What about using sysrq functionality to trigger shutdown (and probably other functions)? It could be used over serial port too, and if PC keyboard is emulated - directly over keyboard. This is pretty standard way to shutdown a system when there is no ACPI.

Thanks! I was just reading about this yesterday, and it looks promising. My understanding so far is that we'd have to implement the shutdown procedure on the VMM side. I.e. trigger SIGTERM, wait, trigger SIGKILL, trigger sync, trigger shutdown. I'll be looking some more into this and, in the meantime, I'd appreciate any contribution, of course.

As to synchronous operation - shutdown is only a trigger, then it is up to the app that controls to make a decision - if VM is still active after some time, there should be some way to forcibly terminate the VM (discarding all data in transit), since it could happen that system inside is hung and does not respond to anything.

That was basically my point: if we couldn't ensure a clean guest shutdown, and the user had to watch the Firecracker PID anyway, I couldn't see the point in adding an extra step to the shutdown procedure. I.e. call InstanceHalt, then wait around for Firecracker to die, when they could just send SIGTERM/SIGKILL and then wait. Of course, that changes if we implement a clean shutdown mechanism, since InstanceHalt could report back on the success of the guest exit.

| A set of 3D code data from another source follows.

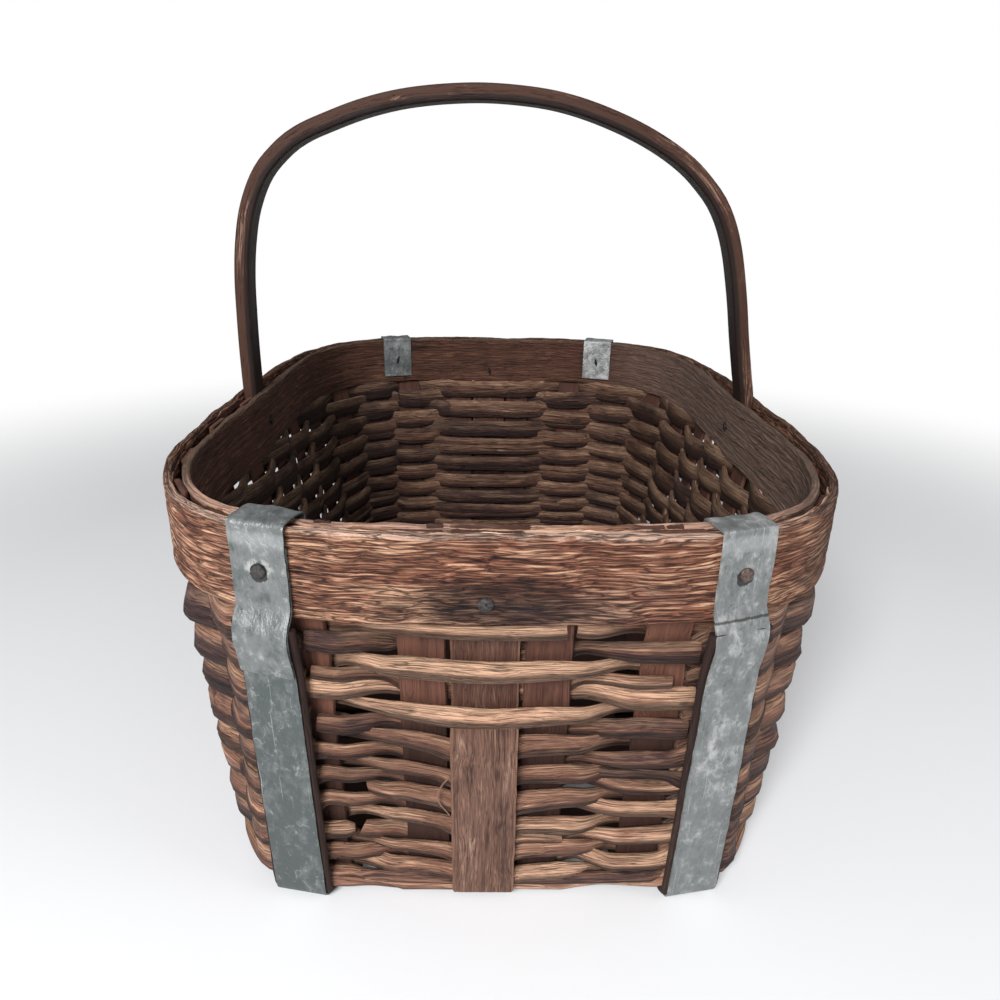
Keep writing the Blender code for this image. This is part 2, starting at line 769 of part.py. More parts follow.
def build():
    clear_scene()
    hoop_wood = make_material("hoop_wood", (0.25, 0.12, 0.07), 0.75)
    handle_wood = make_material("handle_wood", (0.14, 0.07, 0.045), 0.6)
    stake_wood = make_material("stake_wood", (0.20, 0.11, 0.075), 0.8)
    willow = make_material("willow", (0.30, 0.18, 0.10), 0.7)
    runner_wood = make_material("runner_wood", (0.21, 0.12, 0.085), 0.75)
    galvanised = make_material("galvanised_steel", (0.36, 0.40, 0.42), 0.5, 0.8)
    iron = make_material("nail_iron", (0.10, 0.085, 0.08), 0.6, 0.6)

    make_stakes(stake_wood)
    foot_rod(willow)
    for row in range(ROW_COUNT):
        weaver_row(row, willow)
    centre_runner = make_centre_runner(runner_wood)
    outer_runner("left_runner", -STRAP_X, runner_wood)
    outer_runner("right_runner", STRAP_X, runner_wood)
    outer_hoop, inner_hoop = make_hoops(hoop_wood)
    handle = make_handle(handle_wood)
    straps = (left_strap(galvanised), left_strap_hook(galvanised), right_strap(galvanised))

    places = nail_places()
    for name, seat, outward, length in places:
        nail(name, seat, outward, length, iron)
    cutter = nail_hole_cutter(places)
    for piece in (outer_hoop, inner_hoop, handle, centre_runner, *straps):
        drill(piece, cutter)


build()
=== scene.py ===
"""The gathering basket as photographed: weathered splint and willow, two bent hoops, a fixed bow
handle, wooden runners and two galvanised straps. Metres, +Z up, the front end faces -Y."""

import math
import random

import bmesh
import bpy
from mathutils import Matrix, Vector
from mathutils.geometry import interpolate_bezier


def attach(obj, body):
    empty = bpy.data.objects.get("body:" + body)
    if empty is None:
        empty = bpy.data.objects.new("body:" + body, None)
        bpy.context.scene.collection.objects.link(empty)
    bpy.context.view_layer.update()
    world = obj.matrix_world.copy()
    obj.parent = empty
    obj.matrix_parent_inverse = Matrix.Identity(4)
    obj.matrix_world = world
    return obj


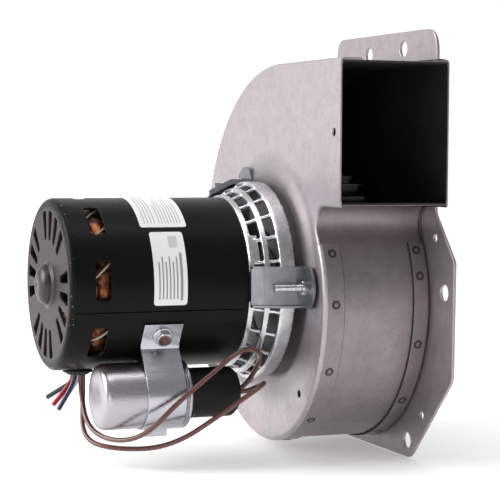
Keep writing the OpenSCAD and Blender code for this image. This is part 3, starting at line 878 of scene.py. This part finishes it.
def end_bell():
    """Rear bell: slotted face, rounded rim and a domed boss for the bearing."""
    slots = []
    slot_in_r = 22
    slot_out_r = 36
    slot_pitch = 18
    first_group = -17
    corners = [(slot_in_r, -1.6), (slot_out_r, -3), (slot_out_r, 3), (slot_in_r, 1.6)]
    for group in range(4):
        for k in (-1.5, -0.5, 0.5, 1.5):
            turn = math.radians(first_group + 90 * group + slot_pitch * k)
            spun = [(r * math.cos(turn) - s * math.sin(turn), r * math.sin(turn) + s * math.cos(turn))
                    for r, s in corners]
            slots.append(rounded(spun, 1.5, 5))
    shape = Shape()
    back_y = BELL_FACE + BELL_T
    face_r = 38.4
    shape.take(sheet(circle(face_r, steps=120), slots, BELL_FACE, back_y, 0.35))
    rim_r = 3
    inner_r = 37.9
    skirt_in_r = 38.8
    skirt_out_r = SHELL_R - SHELL_T - 0.1
    skirt_y = SHELL_BACK + 6
    rim = [(inner_r, back_y), (inner_r, BELL_FACE)]
    rim += arc((SHELL_R - rim_r, BELL_FACE + rim_r), rim_r, -90, 0, 8)
    rim += [(SHELL_R, SHELL_BACK - 0.25), (SHELL_R - 0.35, SHELL_BACK), (skirt_out_r, SHELL_BACK),
            (skirt_out_r, skirt_y), (skirt_in_r, skirt_y), (skirt_in_r, back_y)]
    shape.turned(rim, 144, finish=1)
    boss_r = 9.8
    socket_out_r = 11
    socket_in_r = 7.8
    socket_y = BELL_FACE + 8.2
    boss = [(AXIS_R, BOSS_FACE + 0.3), (5.0, BOSS_FACE), (boss_r - 1.4, BOSS_FACE + 1.5),
            (boss_r, BOSS_FACE + 3.6), (boss_r, BELL_FACE - 0.9), (boss_r + 2.2, BELL_FACE - 0.02),
            (boss_r + 3.2, BELL_FACE + 1.5), (socket_out_r, back_y), (socket_out_r, socket_y),
            (socket_in_r, socket_y), (socket_in_r, BOSS_FACE + 3.0), (4.5, BOSS_FACE + 1.8),
            (AXIS_R, BOSS_FACE + 1.6)]
    shape.turned(rounded(boss, 1.8, 5), finish=2)
    piece("bell_casting", shape, "rear_end_bell", [MATERIALS["rim_paint"], MATERIALS["boss_metal"]])


def end_turns():
    """Copper end turns with their lacing cords, in place of the plain windings."""
    shape = Shape()
    core_low, core_high = box_mm("stator_core")
    steps = 288
    middle_r = 32
    height = 14
    corners = [(25.4, 0), (25.4, -9), (29, -13.6), (35, -13.6), (38, -10), (38.1, -4), (34.6, 0)]
    section = rounded(corners, 3, 4)
    draw = random.Random(7)
    waves = [(draw.randint(5, 17), draw.uniform(0, 6.28), draw.uniform(0.15, 0.4)) for _ in range(5)]
    for face, side in ((core_low.y, 1), (core_high.y, -1)):

        def grown(r, depth, grow, degrees):
            return polar(middle_r + (r - middle_r) * grow, degrees, face + side * depth * grow)

        rings = []
        for i in range(steps):
            angle = 2 * math.pi * i / steps
            swell = sum(size * math.sin(count * angle + phase) for count, phase, size in waves)
            ring = []
            for k, (r, depth) in enumerate(section):
                ridge = 0.22 * math.sin(2.4 * k + swell * 3)
                grow = 1 + (ridge + 0.35 * swell) / height if depth < -1 else 1
                ring.append(grown(r, depth, grow, math.degrees(angle)))
            rings.append(ring)
        shape.loft(rings, loop=True)
        for k in range(LACE_COUNT):
            start = 360 * k / LACE_COUNT + draw.uniform(-4, 4)
            loop = [grown(r, depth, 1.05, start + LACE_LEAN * depth) for r, depth in section + section[:1]]
            sweep(shape, loop, 0.5, 8, finish=1)
    cord = finish("lacing_cord", (0.5, 0.43, 0.34), 0.7, grain=3000, depth=0.1)
    piece("end_turns", shape, "stator_windings", [cord])


def label(name, node, angles, lines):
    """Wrapped label with round corners and a few plain grey rules.

    A line is its start, end and height as shares of the label, its thickness and its finish.
    """
    low, high = box_mm(node)
    radius = SHELL_R + 0.12
    per_degree = math.radians(1) * radius
    u0, u1 = (a * per_degree for a in angles)
    shape = Shape()
    shape.take(wrap(sheet(rounded_box(u0, u1, low.y, high.y, 1.6), [], -0.1, 0.1, 0.05), radius))
    margin = 2.4
    for start, end, v, thick, mark in lines:
        a = u0 + margin + (u1 - u0 - 2 * margin) * start
        b = u0 + margin + (u1 - u0 - 2 * margin) * end
        place = low.y + margin + (high.y - low.y - 2 * margin) * v
        low_v = place - thick / 2
        high_v = place + thick / 2
        bar = [(a, low_v), (b, low_v), (b, high_v), (a, high_v)]
        shape.take(wrap(sheet(bar, [], 0.06, 0.13, 0.01), radius), finish=mark)
    grey = finish("label_rule", (0.30, 0.29, 0.31), 0.5)
    pale = finish("label_panel", (0.62, 0.61, 0.64), 0.5)
    piece(name, shape, node, [grey, pale])


def labels():
    """Both labels. The rules stand in for print and spell nothing."""
    rules = [(0.0, 0.9 - 0.2 * (k % 2), 0.02 + 0.09 * k, 0.35, 1) for k in range(4)]
    for k in range(8):
        rules.append((0.0, 0.28 + 0.1 * (k % 3), 0.42 + 0.08 * k, 0.32, 1))
        rules.append((0.55, 0.8 + 0.1 * (k % 3), 0.42 + 0.08 * k, 0.32, 1))
    label("rating_sticker", "rating_label", (43, 125), rules)
    rules = [(0.0, 0.72, 0.96, 1.3, 1)]
    rules += [(0.02, 0.66 - 0.08 * (k % 2), 0.78 - 0.15 * k, 0.7, 1) for k in range(6)]
    rules += [(0.8, 1.0, 0.72, 4.5, 2)]
    label("wiring_sticker", "wiring_label", (-11, 39), rules)


def front_cage():
    """Cast cage: the CAD shape with its corners melted into small fillets."""
    obj = piece("front_cage", merged_copy("front_end_shield"), "front_end_shield", sharp=180)
    melt = obj.modifiers.new("melt", "REMESH")
    melt.mode = "VOXEL"
    melt.voxel_size = 0.4 * MM
    melt.use_smooth_shade = True
    ease = obj.modifiers.new("ease", "SMOOTH")
    ease.factor = 0.5
    ease.iterations = 4


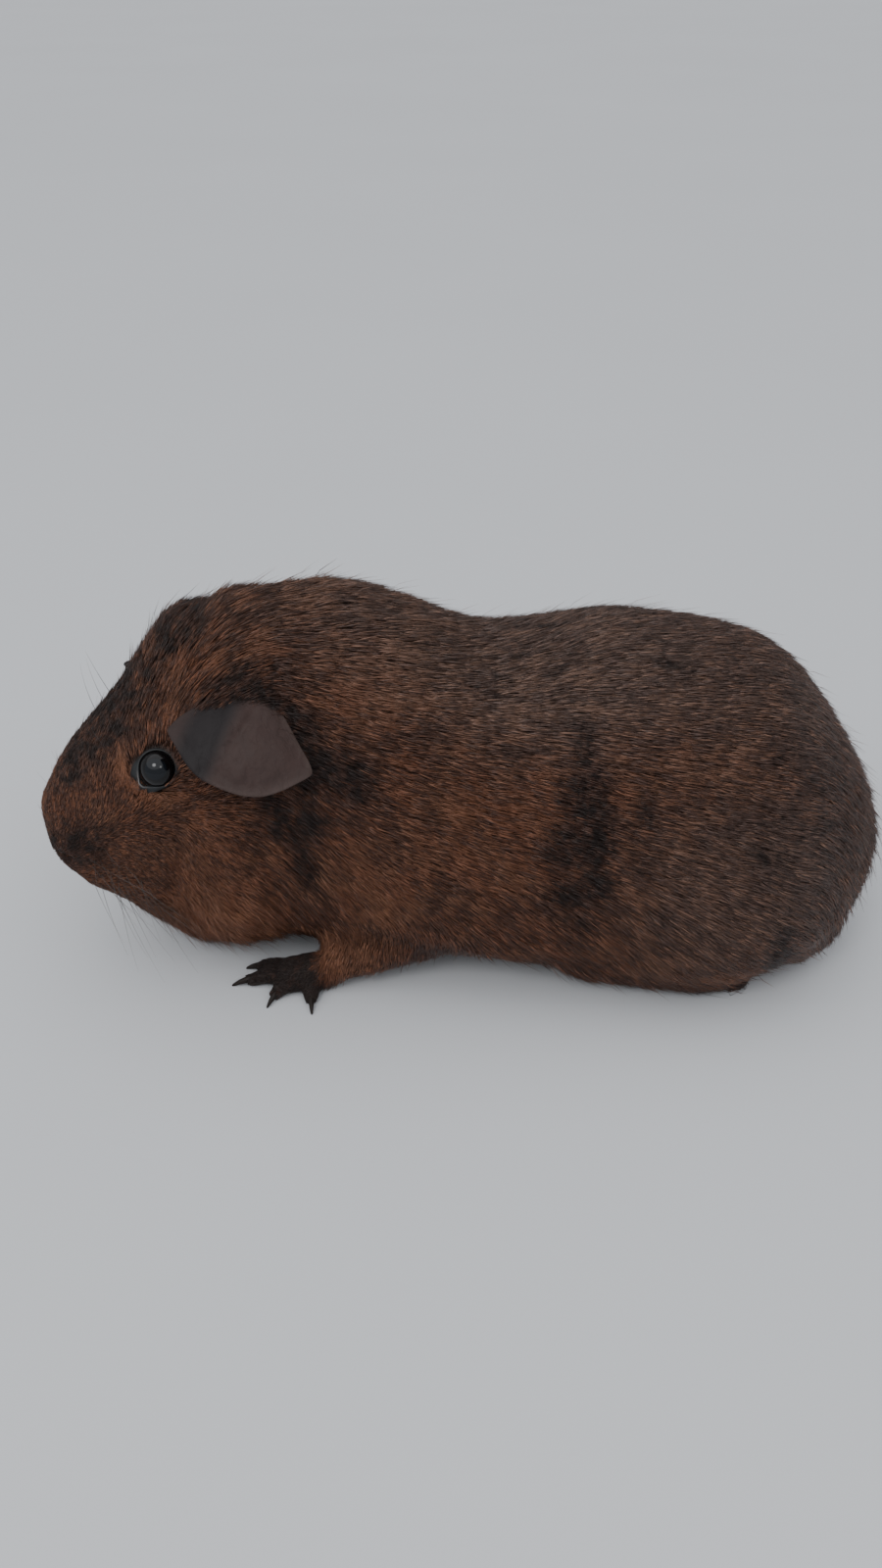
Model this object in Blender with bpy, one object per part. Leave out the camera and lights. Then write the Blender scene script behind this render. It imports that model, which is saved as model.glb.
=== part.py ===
"""A smooth-coated guinea pig at life size, crouched on all fours with its head turned a little to its left.

The animal faces -X, its left side is -Y and +Z is up. Flesh is blocked out from lofts, ellipsoids and
tapered capsules, fused into one body and parted again with thin cuts at the head, neck and legs. Feet,
claws, ears and eyes are made apart and let into it. The solids are the outer surface of the coat.
"""

import math

import bpy
import bmesh
import numpy as np
from mathutils import Matrix, Vector

MM = 0.001
LIFE_SIZE = 0.92  # the lines below are drawn for a 253 mm animal, and this one is 233 mm long
GAP = 0.33  # thin cut between neighbouring pieces, 0.3 mm at life size

# ---------------------------------------------------------------- driving dimensions, in millimetres
RUMP_END = 130.0  # the trunk runs from here ...
NAPE_END = -98.0  # ... to here, inside the head
RUMP_ROUNDING = 40.0
NAPE_ROUNDING = 34.0
# Lines of the trunk against the distance along X, as on a boat builder's plan.
BACK_LINE = ((-98, 111), (-78, 117), (-58, 120), (-38, 120), (-14, 112.5), (8, 105), (26, 106.5),
             (42, 109), (60, 107.5), (84, 102.5), (104, 93), (130, 72))
BELLY_LINE = ((-98, 14), (-78, 8), (-58, 7), (-38, 6), (-10, 4.5), (30, 3.5), (70, 2.5), (100, 2), (130, 6))
TRUNK_HALF_WIDTH = ((-98, 25), (-78, 30), (-58, 34), (-38, 39), (-10, 45.5), (24, 50), (60, 52), (86, 51),
                    (108, 47), (130, 37))
TRUNK_WIDEST_LEVEL = ((-98, 46), (-58, 40), (-10, 36), (40, 33), (90, 32), (130, 36))
TRUNK_SWAY = ((-98, -10), (-70, -6), (-40, 0), (130, 0))  # the neck bends after the head
TRUNK_ROUNDNESS = 2.2  # exponent of the section's superellipse

# The head's own lines, against the distance back from the nose tip along its axis.
HEAD_LENGTH = 100.0
NOSE_ROUNDING = 8.0
OCCIPUT_ROUNDING = 34.0
FOREHEAD_LINE = ((0, 10), (5, 16), (12, 21.5), (24, 28), (36, 31.2), (48, 34.8), (60, 41.2), (72, 46),
                 (86, 46.5), (100, 42))
JAW_LINE = ((0, -9), (4, -15), (8, -24), (13, -38.5), (20, -52), (30, -57), (42, -60.5), (56, -61), (72, -59),
            (100, -48))
HEAD_HALF_WIDTH = ((0, 9.5), (6, 12), (14, 16), (24, 22), (36, 27), (50, 30.5), (64, 31), (84, 30), (100, 30))
HEAD_WIDEST_LEVEL = ((0, 0), (14, -13), (30, -26), (60, -24), (100, 0))
HEAD_ROUNDNESS = 2.2
NOSE_TIP = (-121.0, -22.0, 42.0)
HEAD_YAW = 22.0  # degrees, towards the animal's left
HEAD_PITCH = 26.0  # degrees, nose down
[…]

aldem commented 5 years ago

I have just realized that sysrq alone for shutdown will need few operations, thus making it not really useful for remote control without console access (as you have to kill processes first, then sync & unmount file systems, and finally sending a reboot request - and you have to make sure that all of this steps are completed before rebooting).

But, to request reboot, it is enough to send Ctrl-Alt-Del (which is normally enabled in linux), prerequisite is PC keyboard emulation, of course (though this is much easier and safe comparing to ACPI or any other PM).

I see it in a way that request like InstanceShutdown will pass through reboot request to the guest, giving it time to do whatever is needed, while InstanceHalt (or better InstanceStop, to keep it consistent with InstanceStart) will forcibly terminate VM, send "success" response and exit firecracker process.

Sending a signal to terminate seems not a good option as this (basically) introduces another API, instead of single channel that is used to control everything.

dhrgit commented 5 years ago

Apparently, the trouble with emulating a keyboard is that it increases boot time.

I've put together a PoC that sends ctrl+alt+del to shut down the guest, and it works. However, that needs i8042 and AT keyboard support in the guest kernel, and the i8042 driver spends about 6ms to 8ms (in my tests) probing the 8042 IO ports, at boot time.

So far I see two options to offer a clean shutdown:

aldem commented 5 years ago

May be there are cases when +6-8 ms boot time is critical, but I guess this is nothing comparing to typical container lifetime and init-phase duration (which may take seconds sometimes), thus I vote for AT keyborad option, as this will work almost everywhere.

raduweiss commented 5 years ago

May be there are cases when +6-8 ms boot time is critical

So, our mission is to enable secure multi-tenant container and serverless function workloads. While in both of those categories, start-up time is important, for functions it's super-important. Also there's the slippery slope point of view: there may be many small things that add 10ms of boot time and a little bit of quality of life, and they can add up.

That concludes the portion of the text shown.